A recent article published on Quartz, titled “Get a PhD – but leave academia as soon as you graduate” has been doing the rounds on twitter. There were a few things that irked me about the piece, despite its seemingly glowing account of undertaking a research degree.

The gist of the article is this: doing a PhD is a terrible financial decision, but worth doing anyway.

On one hand, the article is a positive, bordering on gushing, account of the post-graduate experience.  It’s a defence against economic rationalism in higher education, and a reaffirmation of the transferability of research skills into non-academic work contexts. I agree with all of this, and think these messages should be more widely heard; especially by those who are on the fence about starting a PhD themselves, and even more so (I suspect) by those who have just started. These are a particularly fragile bunch, and ‘stories from the other side’ are vital in keeping motivation and momentum in the early stages of your candidature.

On the other hand, the article acts as a warning against the financial pitfalls of PhD programs, mainly through painting a bleak picture of the academic job market for new graduates. Importantly, it also has a few hidden barbs that are not expanded upon, but which would be key considerations for anyone even contemplating a PhD. The two biggest are in this sentence (emphasis mine):

“After nearly 10 years in graduate school and substantial debt you still end up a part-time or adjunct professor (and still in debt).”

It is these points that I took issue with, primarily because I assume they speak solely to a North American context. I don’t intend this to be a value judgement on conducting a PhD in one country over another; it is simply worth noting though that, in Australia, the UK and elsewhere, the experience of a PhD is very different. Most PhDs are completed within 3 – 4 years in these countries, and in Australia anyway, most are funded by scholarships that are modest at best, but are tax-free. There are no fees associated with the degree, and you are allowed to work up to 10 hours a week on the scholarship, which I did for the first two years of my candidature. It’s certainly true that most people could still earn more money elsewhere, but doing a PhD will hardly “ruin your life”, as the author claims.

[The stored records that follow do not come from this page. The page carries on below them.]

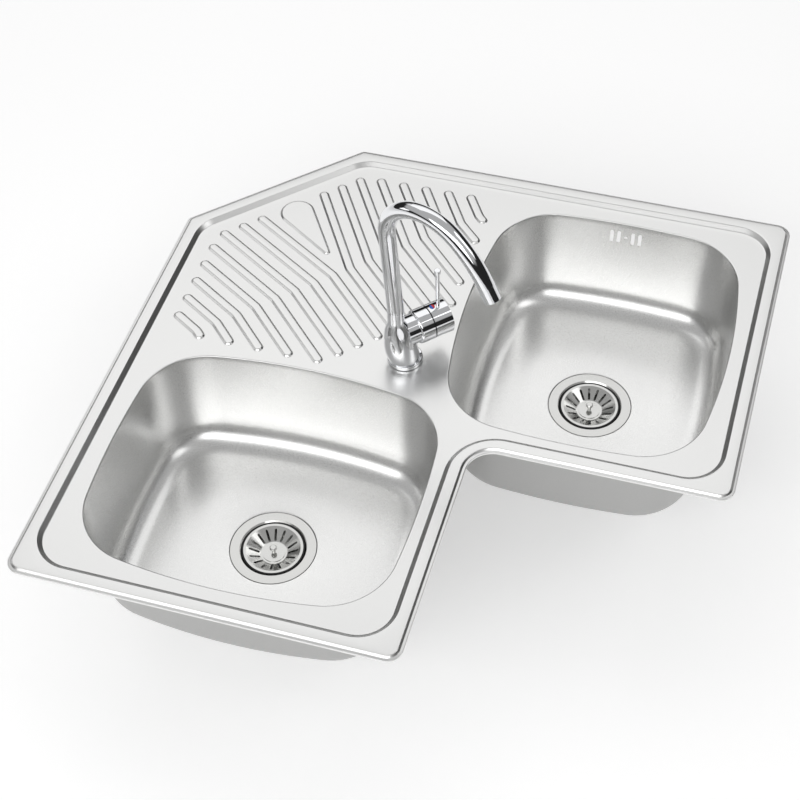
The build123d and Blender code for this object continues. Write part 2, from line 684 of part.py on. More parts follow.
    with BuildPart() as basket_seal:
        turned(
            bowl,
            (CUP_R, SEAL_LEVEL - SEAL_HEIGHT / 2),
            (SEAL_R, SEAL_LEVEL),
            (SEAL_R, SEAL_LEVEL + SEAL_HEIGHT / 2),
            (CUP_R, SEAL_LEVEL + SEAL_HEIGHT / 2),
        )
    basket_seal.part.label = f"basket_seal_{side}"
    export_step(basket_seal.part, f"parts/basket_seal_{side}.step")

    with BuildPart() as basket_knob:
        turned(
            bowl,
            (0, BASKET_FLOOR - 2 * BASKET_GAUGE),
            (KNOB_POST_R, BASKET_FLOOR - 2 * BASKET_GAUGE),
            (KNOB_POST_R, BASKET_FLOOR),
            (DISC_R, BASKET_FLOOR),
            (DISC_R, BASKET_FLOOR + BASKET_GAUGE),
            (KNOB_POST_R, BASKET_FLOOR + 2 * BASKET_GAUGE),
            (KNOB_POST_R, BASKET_FLOOR + KNOB_STAND),
            (KNOB_R, BASKET_FLOOR + KNOB_STAND + BASKET_GAUGE),
            (KNOB_R, BASKET_FLOOR + KNOB_STAND + KNOB_HEIGHT - BASKET_GAUGE),
            (KNOB_R - BASKET_GAUGE, BASKET_FLOOR + KNOB_STAND + KNOB_HEIGHT),
            (0, BASKET_FLOOR + KNOB_STAND + KNOB_HEIGHT),
        )
    basket_knob.part.label = f"basket_knob_{side}"
    export_step(basket_knob.part, f"parts/basket_knob_{side}.step")


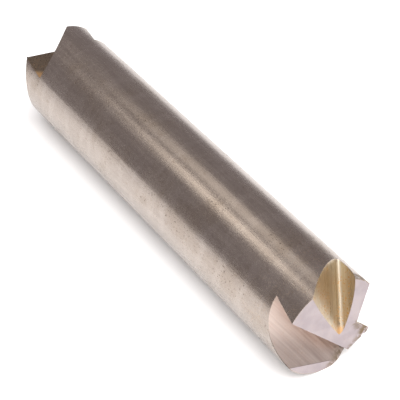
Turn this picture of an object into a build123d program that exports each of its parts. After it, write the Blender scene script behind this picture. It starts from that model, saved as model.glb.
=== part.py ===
from build123d import *
import math
import os

# End mill, double ended, lying on its side.
# The tool axis runs along X, the reference end faces +X, and the bar rests on Z = 0.
# The ground features of an end are drawn on an end face at Z = 0 with the bar below
# it, in radii of the bar, and angles run anticlockwise as seen looking at that face.

# Bar, in millimetres.
diameter = 19.05
overall_length = 88.9
radius = diameter / 2

# Roll of the reference end about the tool axis, measured from +Y towards +Z.
roll = 33.7
# The second end is the first one turned half a turn about this direction.
turnover_angle = 65.0

# Chip gash of the short tooth. Its root climbs from the outside to the tip near the
# centre, and across the root it has a steep rake wall and a slightly hollow floor.
gash_tip = (0.0, -0.44)
gash_root_radius = 0.07
rake_wall_middle = (-0.012, 0.27)
rake_wall_top = (0.155, 0.60)
reference_gash = {
    "root_angle": 20.6,
    "root_depth": 0.645,
    "floor_middle": (0.60, 0.262),
    "floor_end": (1.02, 0.482),
}
second_gash = {
    "root_angle": 12.0,
    "root_depth": 0.70,
    "floor_middle": (0.62, 0.12),
    "floor_end": (1.15, 0.45),
}
# The second end's gash stops sooner, at a flat rake wall through its root and lip.
second_wall_lip_angle = 19.0
second_wall_inner = (0.26, 0.42)

# Long lip: a straight edge across the end face, with a hollow-ground gash in front.
# The hollow starts at a line on the end face and gets deeper towards the lip.
long_lip_outer = (-0.40, 0.90)
long_lip_inner = (-0.09, -0.81)
long_lip_rake = 16.0
hollow_start = (-0.87, -0.14)
hollow_end = (-0.31, -0.89)
hollow_middle = (0.50, 0.41)
hollow_full = (1.30, 0.585)

# Clearance behind the short tooth. It falls away from a line on the end face, and
# the second long lip stops it. The second end's is flatter and starts nearer the lip.
reference_clearance = {
    "start": (1.00, 0.06),
    "end": (0.36, -0.50),
    "slope": 53.0,
}
second_clearance = {
    "start": (0.92, 0.39),
    "end": (0.36, -0.50),
    "slope": 40.0,
}
second_lip_outer = (0.48, -0.93)

# Small flat where the wheel ran out at the rim, opposite the chip gash.
rim_flat_start = (-0.36, -0.88)
rim_flat_angle = 35.0

# Chips broken out of the worn rim of the reference end.
chip_radius = 0.05
chip_places = [
    (-0.26, -0.93, 0.01),
    (-0.19, -0.91, 0.02),
    (0.29, -0.94, 0.02),
]

# Cutters reach well past the bar.
reach = 4 * radius
upward = Vector(0, 0, 1)


def at(x, y, z=0.0):
    """A point of the end, given in radii from the centre of the end face."""
    return Vector(x * radius, y * radius, z * radius)


def on_rim(angle, depth):
    """A point of the outside diameter at an angle, some radii behind the end face."""
    turn = math.radians(angle)
    return at(math.cos(turn), math.sin(turn), -depth)


def space_beyond(point, normal):
    """Everything on the side of a plane that its normal points to."""
    frame = Plane(origin=point, z_dir=normal)
    return frame.location * Pos(0, 0, reach / 2) * Box(reach, reach, reach)


def level_normal(start, end, toward):
    """The level direction square to a line, on the side of a given direction."""
    normal = (end - start).cross(upward).normalized()
    if normal.dot(toward) < 0:
        normal = normal * -1
    return normal


def chip_gash(root_angle, root_depth, floor_middle, floor_end):
    """The bright gash in front of the short lip, cut along one straight root."""
    root = at(*gash_tip)
    along = (on_rim(root_angle, root_depth) - root).normalized()
    across = upward.cross(along).normalized()
    frame = Plane(origin=root, x_dir=across, z_dir=along * -1)
    side = 1 if frame.y_dir.Z > 0 else -1
    corner = (0, 0)
    wall_middle = (rake_wall_middle[0] * radius, side * rake_wall_middle[1] * radius)
    wall_top = (rake_wall_top[0] * radius, side * rake_wall_top[1] * radius)
    middle = (floor_middle[0] * radius, side * floor_middle[1] * radius)
    end = (floor_end[0] * radius, side * floor_end[1] * radius)
    rake_wall = ThreePointArc(corner, wall_middle, wall_top)
    floor = ThreePointArc(corner, middle, end)
    sky = side * 2 * radius
    mouth = Polyline(wall_top, (wall_top[0] * 2, sky), (end[0] * 1.5, sky), end)
    outline = make_face([rake_wall, mouth, floor])
    bottom = outline.vertices().sort_by_distance((0, 0, 0))[0]
    outline = fillet(bottom, gash_root_radius * radius)
    return frame.location * extrude(outline, amount=reach, both=True)


def second_chip_gash():
    """The chip gash of the second end, which leaves more of the tooth standing."""
    corner = on_rim(second_gash["root_angle"], second_gash["root_depth"])
    lip_corner = on_rim(second_wall_lip_angle, 0)
    inner = at(*second_wall_inner)
    normal = (lip_corner - corner).cross(inner - corner).normalized()
    if normal.Y < 0:
        normal = normal * -1
    return chip_gash(**second_gash) & space_beyond(corner, normal)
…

I understand that it is not the point of the article to warn off people against starting a PhD. By listing a number of statistics that highlight just how unlikely it is that you’ll come out on top, financially, it’s actually saying that it’s worth it anyway. I wanted to point out, though, that in Australia and other countries around the world, the financial cost of a PhD is significantly less. Indeed,  here in Australia, a few of my colleagues started studying PhDs because the job market was so bad at the time (circa-GFC). In these cases, a research degree was a viable-enough alternative to a commercial job, especially for those coming directly out of their undergraduate studies.

Whilst the article is, on the surface of things,  positive of the PhD experience, it does go to efforts to paint a picture of ‘the noble researcher’ who has chosen to forego the status-quo of the job market in order to engage in a journey of self-fulfilment. This is a dangerous message to send: in doing so, it ignores the actual labour of a research degree (and the value that labour produces).

Research should not be considered a noble pursuit that sits outside the realm of your more run-of-the-mill capital production. Those taking it on should definitely be doing it for the right personal reasons, but they also deserve recognition that their research is a form of work that is valuable in and of itself. It should be rewarded as such, no matter which path they go down afterwards.